»»

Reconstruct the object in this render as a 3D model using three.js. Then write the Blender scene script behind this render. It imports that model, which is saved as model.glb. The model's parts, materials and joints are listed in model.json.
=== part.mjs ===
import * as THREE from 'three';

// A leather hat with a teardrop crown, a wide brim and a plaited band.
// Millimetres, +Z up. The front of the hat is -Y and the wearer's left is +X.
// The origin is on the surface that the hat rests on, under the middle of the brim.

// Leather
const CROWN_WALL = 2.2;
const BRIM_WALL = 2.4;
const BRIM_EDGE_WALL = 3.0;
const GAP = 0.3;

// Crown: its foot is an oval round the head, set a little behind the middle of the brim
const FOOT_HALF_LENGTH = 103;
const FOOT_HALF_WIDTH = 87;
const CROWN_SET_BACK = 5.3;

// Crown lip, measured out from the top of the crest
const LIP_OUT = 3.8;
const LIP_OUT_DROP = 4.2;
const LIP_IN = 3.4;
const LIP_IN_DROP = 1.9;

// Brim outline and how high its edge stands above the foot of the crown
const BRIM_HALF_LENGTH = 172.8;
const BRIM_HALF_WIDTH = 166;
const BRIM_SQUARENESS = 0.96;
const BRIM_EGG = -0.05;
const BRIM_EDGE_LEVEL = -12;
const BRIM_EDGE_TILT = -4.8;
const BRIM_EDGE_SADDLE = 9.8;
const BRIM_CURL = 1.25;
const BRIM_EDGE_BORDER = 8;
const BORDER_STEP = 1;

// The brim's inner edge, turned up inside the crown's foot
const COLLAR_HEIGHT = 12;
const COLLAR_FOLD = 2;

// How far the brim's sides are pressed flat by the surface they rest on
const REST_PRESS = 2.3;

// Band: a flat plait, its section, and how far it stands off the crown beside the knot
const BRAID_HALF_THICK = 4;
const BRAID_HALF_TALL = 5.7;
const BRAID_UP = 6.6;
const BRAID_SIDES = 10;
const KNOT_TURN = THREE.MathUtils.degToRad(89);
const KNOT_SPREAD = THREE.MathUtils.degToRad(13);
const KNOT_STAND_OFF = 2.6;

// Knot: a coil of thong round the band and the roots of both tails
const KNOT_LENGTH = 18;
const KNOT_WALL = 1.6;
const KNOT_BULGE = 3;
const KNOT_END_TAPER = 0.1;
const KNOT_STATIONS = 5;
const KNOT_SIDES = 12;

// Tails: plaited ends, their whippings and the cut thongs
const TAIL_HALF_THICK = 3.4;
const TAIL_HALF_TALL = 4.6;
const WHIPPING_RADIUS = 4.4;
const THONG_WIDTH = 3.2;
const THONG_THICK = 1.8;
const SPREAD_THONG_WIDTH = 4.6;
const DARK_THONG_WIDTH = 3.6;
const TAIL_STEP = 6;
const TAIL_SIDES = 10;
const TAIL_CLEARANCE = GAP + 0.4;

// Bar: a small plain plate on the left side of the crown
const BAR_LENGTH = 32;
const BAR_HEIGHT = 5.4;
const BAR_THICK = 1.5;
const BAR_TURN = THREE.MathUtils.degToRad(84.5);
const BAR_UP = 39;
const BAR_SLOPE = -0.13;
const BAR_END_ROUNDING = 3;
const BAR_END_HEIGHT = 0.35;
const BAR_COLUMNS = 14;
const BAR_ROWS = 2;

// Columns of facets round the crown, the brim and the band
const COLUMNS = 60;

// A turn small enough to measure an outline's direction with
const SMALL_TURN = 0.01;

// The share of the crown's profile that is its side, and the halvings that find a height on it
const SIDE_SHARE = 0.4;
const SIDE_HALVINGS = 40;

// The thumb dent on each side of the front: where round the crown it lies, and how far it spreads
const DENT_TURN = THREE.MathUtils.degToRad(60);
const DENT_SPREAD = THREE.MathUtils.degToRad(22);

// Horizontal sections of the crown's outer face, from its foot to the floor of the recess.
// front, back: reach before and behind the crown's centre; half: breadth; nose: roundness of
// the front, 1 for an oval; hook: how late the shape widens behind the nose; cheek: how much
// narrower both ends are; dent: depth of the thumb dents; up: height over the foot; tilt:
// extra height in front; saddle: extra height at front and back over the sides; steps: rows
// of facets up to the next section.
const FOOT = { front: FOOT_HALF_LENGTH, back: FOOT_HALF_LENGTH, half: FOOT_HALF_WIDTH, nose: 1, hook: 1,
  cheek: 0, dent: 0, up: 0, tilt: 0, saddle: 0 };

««
»»

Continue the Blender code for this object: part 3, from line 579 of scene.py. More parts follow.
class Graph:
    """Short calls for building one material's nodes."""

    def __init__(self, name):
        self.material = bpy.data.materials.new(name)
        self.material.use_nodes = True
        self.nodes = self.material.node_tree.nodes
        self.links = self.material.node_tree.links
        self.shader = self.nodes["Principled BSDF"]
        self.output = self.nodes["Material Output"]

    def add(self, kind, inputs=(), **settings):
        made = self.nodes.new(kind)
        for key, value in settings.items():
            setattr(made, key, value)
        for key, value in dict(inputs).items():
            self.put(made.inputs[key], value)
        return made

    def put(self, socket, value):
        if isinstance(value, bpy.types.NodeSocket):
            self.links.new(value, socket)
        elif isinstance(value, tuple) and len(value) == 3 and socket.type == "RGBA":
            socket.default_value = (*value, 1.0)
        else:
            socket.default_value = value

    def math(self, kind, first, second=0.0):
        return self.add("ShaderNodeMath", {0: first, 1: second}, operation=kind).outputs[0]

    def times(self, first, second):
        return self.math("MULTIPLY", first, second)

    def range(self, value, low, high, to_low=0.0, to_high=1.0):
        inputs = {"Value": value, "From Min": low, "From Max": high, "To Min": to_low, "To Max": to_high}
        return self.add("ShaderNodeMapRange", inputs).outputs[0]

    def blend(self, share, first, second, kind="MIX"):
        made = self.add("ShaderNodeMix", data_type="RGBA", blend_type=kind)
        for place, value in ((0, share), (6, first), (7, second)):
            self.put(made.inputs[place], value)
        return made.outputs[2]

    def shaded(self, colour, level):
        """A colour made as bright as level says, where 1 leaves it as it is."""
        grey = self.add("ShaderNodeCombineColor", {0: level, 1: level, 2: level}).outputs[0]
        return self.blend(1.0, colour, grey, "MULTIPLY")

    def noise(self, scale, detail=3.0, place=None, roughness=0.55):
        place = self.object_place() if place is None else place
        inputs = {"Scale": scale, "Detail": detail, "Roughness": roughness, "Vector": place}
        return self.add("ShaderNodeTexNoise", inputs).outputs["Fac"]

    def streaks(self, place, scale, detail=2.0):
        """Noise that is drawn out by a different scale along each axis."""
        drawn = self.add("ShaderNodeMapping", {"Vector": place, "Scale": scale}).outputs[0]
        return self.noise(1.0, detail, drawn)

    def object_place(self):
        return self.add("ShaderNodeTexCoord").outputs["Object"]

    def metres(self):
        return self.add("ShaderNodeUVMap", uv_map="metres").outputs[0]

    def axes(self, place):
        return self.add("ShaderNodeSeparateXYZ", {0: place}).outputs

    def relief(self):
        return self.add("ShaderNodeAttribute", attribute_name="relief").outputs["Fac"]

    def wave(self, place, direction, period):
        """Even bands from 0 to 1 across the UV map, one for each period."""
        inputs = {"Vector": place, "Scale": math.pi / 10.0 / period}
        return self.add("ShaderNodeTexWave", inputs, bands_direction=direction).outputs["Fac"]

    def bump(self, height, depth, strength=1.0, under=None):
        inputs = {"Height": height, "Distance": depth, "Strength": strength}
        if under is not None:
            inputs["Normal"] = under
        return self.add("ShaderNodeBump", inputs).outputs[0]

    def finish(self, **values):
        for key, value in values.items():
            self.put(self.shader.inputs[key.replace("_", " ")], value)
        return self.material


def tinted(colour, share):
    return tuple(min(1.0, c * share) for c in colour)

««

Exercise brief -
Only the lines from the one containing "Reconstruct the object" to the one containing "of the brim." are to be printed, both ends included, exactly as written.

The output -
Reconstruct the object in this render as a 3D model using three.js. Then write the Blender scene script behind this render. It imports that model, which is saved as model.glb. The model's parts, materials and joints are listed in model.json.
=== part.mjs ===
import * as THREE from 'three';

// A leather hat with a teardrop crown, a wide brim and a plaited band.
// Millimetres, +Z up. The front of the hat is -Y and the wearer's left is +X.
// The origin is on the surface that the hat rests on, under the middle of the brim.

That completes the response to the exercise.